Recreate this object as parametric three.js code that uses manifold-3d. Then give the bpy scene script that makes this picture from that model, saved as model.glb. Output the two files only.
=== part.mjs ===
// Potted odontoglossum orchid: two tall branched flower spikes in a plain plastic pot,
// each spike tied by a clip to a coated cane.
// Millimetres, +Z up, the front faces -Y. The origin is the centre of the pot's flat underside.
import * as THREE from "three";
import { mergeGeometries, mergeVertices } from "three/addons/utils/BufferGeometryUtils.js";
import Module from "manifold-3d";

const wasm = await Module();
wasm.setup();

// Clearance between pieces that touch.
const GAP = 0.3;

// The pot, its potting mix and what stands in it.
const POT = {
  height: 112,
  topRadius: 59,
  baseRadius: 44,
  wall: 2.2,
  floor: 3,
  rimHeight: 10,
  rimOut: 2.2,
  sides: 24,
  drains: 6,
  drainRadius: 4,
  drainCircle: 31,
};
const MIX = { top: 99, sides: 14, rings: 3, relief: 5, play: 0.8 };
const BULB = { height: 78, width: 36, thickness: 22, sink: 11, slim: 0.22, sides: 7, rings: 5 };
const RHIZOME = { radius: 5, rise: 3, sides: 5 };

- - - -

_The request:_
Only the lines from the first line of the material above through the line that contains "const GAP = 0.3;" should be quoted, each one exactly.

_Solved exercise:_
Recreate this object as parametric three.js code that uses manifold-3d. Then give the bpy scene script that makes this picture from that model, saved as model.glb. Output the two files only.
=== part.mjs ===
// Potted odontoglossum orchid: two tall branched flower spikes in a plain plastic pot,
// each spike tied by a clip to a coated cane.
// Millimetres, +Z up, the front faces -Y. The origin is the centre of the pot's flat underside.
import * as THREE from "three";
import { mergeGeometries, mergeVertices } from "three/addons/utils/BufferGeometryUtils.js";
import Module from "manifold-3d";

const wasm = await Module();
wasm.setup();

// Clearance between pieces that touch.
const GAP = 0.3;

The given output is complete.